Union of Parts: Labor Politics in Postwar Germany
- Book Reviews,
by Kathleen Ann Thelen

Union of Parts: Labor Politics in Postwar Germany

FROM THE PUBLISHER

Since the start of its economic miracle, West Germany has shown a striking ability to manage industrial adjustment peacefully and with the cooperation of organized labor. Frequently compared to smaller "corporatist" democracies such as Sweden and Austria, Germany resembles these countries in outcomes - negotiated adjustment and labor peace - but achieves them in different ways. Kathleen A. Thelen, using a case study of Germany's leading union, the IG Metall, documents how peaceful collaborative adjustment results from the interaction of centralized bargaining and decentralized labor participation through the institutions of codetermination. Thelen shows how the system of plant works councils created in the 1950s - in a form the union originally opposed - evolved into an integral part of the IG Metall's structure and strategies.
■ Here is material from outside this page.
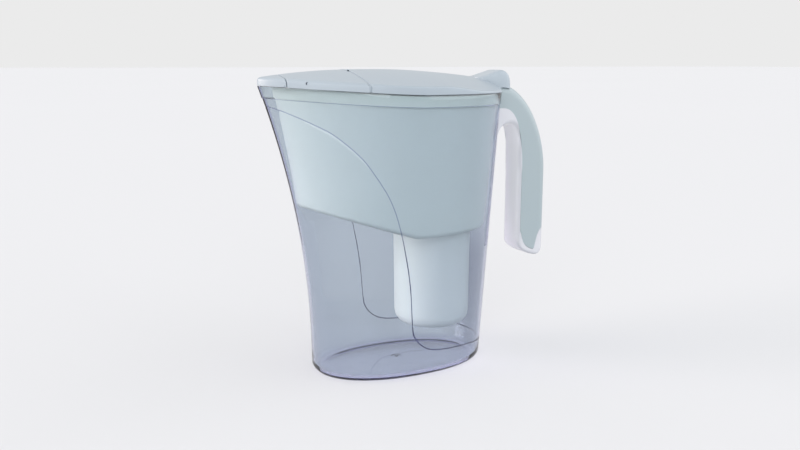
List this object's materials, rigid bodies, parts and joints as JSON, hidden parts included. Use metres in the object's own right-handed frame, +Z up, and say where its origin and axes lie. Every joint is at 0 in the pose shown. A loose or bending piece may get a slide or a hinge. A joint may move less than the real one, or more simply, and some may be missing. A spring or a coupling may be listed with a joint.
{
  "type": "water filter pitcher",
  "caption": "Oval water filter pitcher with a clear jug, lift-out reservoir and filter cartridge, domed flip lid with a spout flap, and an open-ended handle.",
  "frame": {"origin": "centre of the jug's flat base, on the surface it stands on", "axes": "+X towards the handle, -X towards the spout, +Y to the pitcher's right as seen from behind the handle, +Z up"},
  "size_m": [0.2736, 0.12, 0.2594],
  "materials": {
    "clear_plastic": "clear moulded plastic with a faint blue-violet tint",
    "handle_core": "matt moulded plastic",
    "handle_plastic": "satin",
    "grip_plastic": "soft satin",
    "hopper_plastic": "satin",
    "cup_plastic": "satin",
    "cartridge_white": "satin",
    "cartridge_blue": "satin",
    "seal_rubber": "matt",
    "screen_mesh": "fine woven",
    "resin_beads": "granular",
    "carbon_granules": "granular",
    "pin_steel": "plain",
    "pin_dark": "satin",
    "lid_plastic": "satin"
  },
  "bodies": {
    "jug": {"jug_shell": "clear_plastic", "handle_frame": "handle_core", "handle_cover": "handle_plastic", "handle_grip": "grip_plastic"},
    "reservoir": {"reservoir": "hopper_plastic", "filter_cup": "cup_plastic"},
    "cartridge": {"cartridge_shell": "cartridge_white", "cartridge_cap": "cartridge_blue", "cartridge_seal": "seal_rubber", "inlet_screen": "screen_mesh", "divider_screen": "screen_mesh", "outlet_screen": "screen_mesh", "resin_bed": "resin_beads", "carbon_bed": "carbon_granules"},
    "pull_ring": {"pull_ring": "cartridge_white"},
    "lid": {"lid_shell": "lid_plastic", "thumb_rest": "lid_plastic", "hinge_pin": "pin_steel"},
    "flip_lid": {"flip_lid": "lid_plastic", "flap_pin": "pin_dark"},
    "spout_flap": {"spout_flap": "lid_plastic"}
  },
  "joints": [
    {"name": "reservoir_lift", "type": "slide", "parent": "jug", "child": "reservoir", "axis": [0, 0, 1], "range_m": [0, 0.22]},
    {"name": "lid_lift", "type": "slide", "parent": "reservoir", "child": "lid", "axis": [0, 0, 1], "range_m": [0, 0.05]},
    {"name": "flip_lid_hinge", "type": "hinge", "parent": "lid", "child": "flip_lid", "pos_m": [-0.0475, 0, 0.25804], "axis": [0, 1, 0], "range_deg": [0, 90]},
    {"name": "spout_flap_hinge", "type": "hinge", "parent": "flip_lid", "child": "spout_flap", "pos_m": [-0.0915, 0, 0.24865], "axis": [0, 1, 0], "range_deg": [0, 10]},
    {"name": "cartridge_lift", "type": "slide", "parent": "reservoir", "child": "cartridge", "axis": [0, 0, 1], "range_m": [0, 0.09]},
    {"name": "pull_ring_hinge", "type": "hinge", "parent": "cartridge", "child": "pull_ring", "pos_m": [0.0355, 0, 0.1371], "axis": [0, 1, 0], "range_deg": [0, 90]}
  ]
}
Her examination of plant bargaining in three industries adversely affected by macroeconomic developments in the 1970s and 1980s - steel, automobiles, and consumer electronics - demonstrates how codetermination contributed to Germany's overall pattern of negotiated adjustment. Analyzing IG Metall's responses to the issues of unemployment and technological change, Thelen traces a shifting balance between centralized bargaining and codetermination in response to changing macroeconomic and political trends. Comparisons with Sweden and the United States highlight the distinctive features of Germany's dual system that account for its continued resiliency.